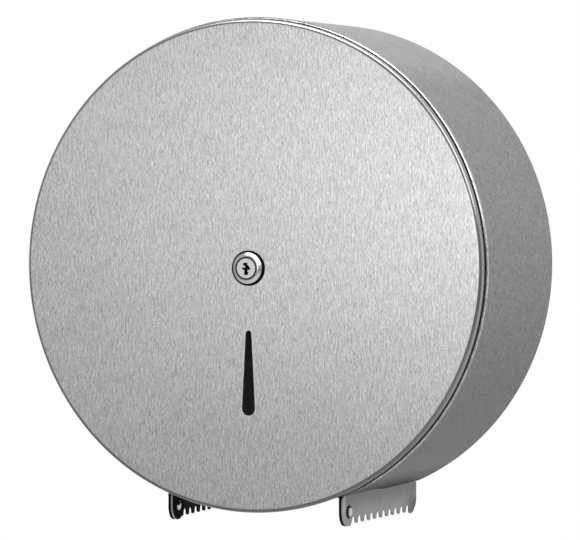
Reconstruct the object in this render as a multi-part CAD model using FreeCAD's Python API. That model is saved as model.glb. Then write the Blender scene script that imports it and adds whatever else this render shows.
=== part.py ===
import FreeCAD, Part
import math
import os

# Wall dispenser for one jumbo toilet roll: a round steel drum, a door that swings down on two rivets,
# a cam lock in the door's middle, two toothed tear plates below, and a hub on a spindle for the roll.
# Frame: +Z is up and the front faces -Y. The origin is the centre of the wall holes, on the rear face.
# Lengths are in millimetres and angles in degrees.

# Door
depth = 130.0              # from the wall to the door's face
door_r = 153.5
door_sheet = 1.0
door_bend_r = 2.5          # outside radius of the bend round the face
door_skirt = 5.5           # depth of the pan, face included
slot_drop = 41.7           # centre of the sight slot's upper end, below the door's centre
slot_length = 46.7         # between the centres of the slot's two ends
slot_top_r = 2.0
slot_bottom_r = 4.5

# Drum
seam = 0.6                 # gap between the door's edge and the drum's front
drum_overhang = 1.5        # how much the drum's radius exceeds the door's
drum_sheet = 1.0
drum_bend_r = 2.0
drum_lip = 9.0             # width of the lip turned inwards at the front
weld_gap = 0.05            # between sheets that are welded face to face
fixed_play = 0.05          # round rivets, screws and squares that don't turn in their holes
relief_half = 72.5         # half the bottom opening's width at the drum's front
relief_run = 68.0          # how far back the opening narrows down to the tear plates
opening_play = 0.2

# Back plate
back_sheet = 1.0
back_bend_r = 2.0
back_rim = 12.0
wall_hole_spacing = 160.0
wall_hole_r = 3.5

# Tear plates
plate_half_gap = 58.8      # from the middle of the drum to the middle of a plate, at its front edge
plate_sheet = 1.2
plate_toe = 2.4            # how far the plates splay towards the wall
plate_setback = 4.0        # front edge behind the drum's front
plate_wall_gap = 4.2       # rear edge in front of the wall
plate_bend_r = 0.8         # inside radius of the bend between plate and flange
plate_land = 9.0           # width of the flange that lies on the drum beside the opening
lobe_r = 9.0
hinge_drop = 8.8           # hinge axis below the drum's surface at the plate
first_gap = 7.5            # first gap behind the hinge axis
gap_pitch = 9.5
gap_width = 5.8
gap_drop = 3.2             # tops of the gaps below the hinge axis
tooth_drop = 7.9           # tips of the teeth below the hinge axis
tooth_tip_r = 1.7
rear_lobe = 10.0           # least length left behind the last gap
rear_slant = 6.0           # length and height of the slanted corner behind it
rear_corner_r = 7.0

# Hinge
ear_sheet = 1.2
ear_bend_r = 1.0
ear_flange = 16.0
ear_height = 28.0
ear_neck = 7.0             # depth of the ear at its top
ear_corner_r = 5.0
ear_clear = 2.0            # between the ear's foot and the inside of the door's skirt
hinge_play = 0.9           # between ear and tear plate at the hinge axis
rivet_r = 2.5
rivet_play = 0.1
rivet_head_r = 4.1
rivet_head = 2.0
rivet_tail_r = 3.5
rivet_tail = 1.3

# Lock
lock_drop = 1.1            # lock axis below the door's centre
seal_r = 11.0              # black seal between the bezel and the door
seal_sheet = 0.8
bezel_r = 10.2
bezel_height = 3.2         # in front of the seal
bezel_edge = 0.8
bezel_flat_r = 8.3
lock_body_r = 9.0
lock_flat = 8.0            # from the lock's axis to a flat on its body
lock_body = 17.0           # length of the body behind the door's face
lock_play = 0.15
nut_across = 24.0
nut_height = 4.0
lock_washer_r = 12.5
lock_washer_sheet = 1.2
plug_r = 7.1
plug_play = 0.05
plug_face_r = 6.6
plug_groove = 1.5          # depth of the groove round the plug's face
plug_tail_r = 4.5
plug_square = 6.0
key_depth = 11.5           # keyway's depth behind the door's face
key_height = 7.6
key_width = 5.4
# Keyway's outline from its top left, as shares of its width and height about the lock's axis
keyway_shares = [
    (-0.34, 0.45), (0.18, 0.45), (0.18, 0.30), (0.48, 0.08), (0.52, -0.12), (0.18, -0.12),
    (0.18, -0.28), (0.40, -0.28), (0.24, -0.38), (0.24, -0.55), (-0.22, -0.55), (-0.22, -0.14),
    (-0.48, -0.08), (-0.48, 0.06), (-0.10, 0.06), (-0.10, 0.20), (-0.34, 0.20),
]
wafer_count = 5
wafer_sheet = 1.0
wafer_pitch = 2.2
wafer_width = 6.6
wafer_height = 12.4
wafer_window_width = 3.2
wafer_window_height = 8.4
wafer_play = 0.1

# Cam and keeper
cam_half = 11.5
cam_width = 7.0
cam_sheet = 2.0
cam_play = 0.3             # between the cam and the keeper in front of it
cam_washer_r = 5.0
cam_washer_sheet = 1.0
screw_r = 1.95
screw_length = 9.0
screw_across = 7.0
screw_head = 2.8
keeper_gap = 1.5           # from the lock's body to the keeper
keeper_sheet = 2.0
keeper_recess = 1.0
keeper_clear = 0.6         # round the cam in the keeper's slot

# Spindle
tube_r = 16.0
tube_wall = 2.0
flange_r = 45.0
flange_sheet = 2.0
flange_rivet_count = 4
flange_rivet_circle_r = 34.0
flange_rivet_r = 2.0
flange_rivet_head_r = 4.0
flange_rivet_head = 1.5
ring_setback = 8.0         # ring groove behind the tube's front
ring_sheet = 1.2
ring_r = 18.2
groove_depth = 0.8
ring_play = 0.1
ring_mouth = 6.0
thrust_sheet = 1.0
thrust_r = 21.0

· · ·

Pick out the lines containing the string "that" and show them.

Reconstruct the object in this render as a multi-part CAD model using FreeCAD's Python API. That model is saved as model.glb. Then write the Blender scene script that imports it and adds whatever else this render shows.
# Wall dispenser for one jumbo toilet roll: a round steel drum, a door that swings down on two rivets,
weld_gap = 0.05            # between sheets that are welded face to face
fixed_play = 0.05          # round rivets, screws and squares that don't turn in their holes
plate_land = 9.0           # width of the flange that lies on the drum beside the opening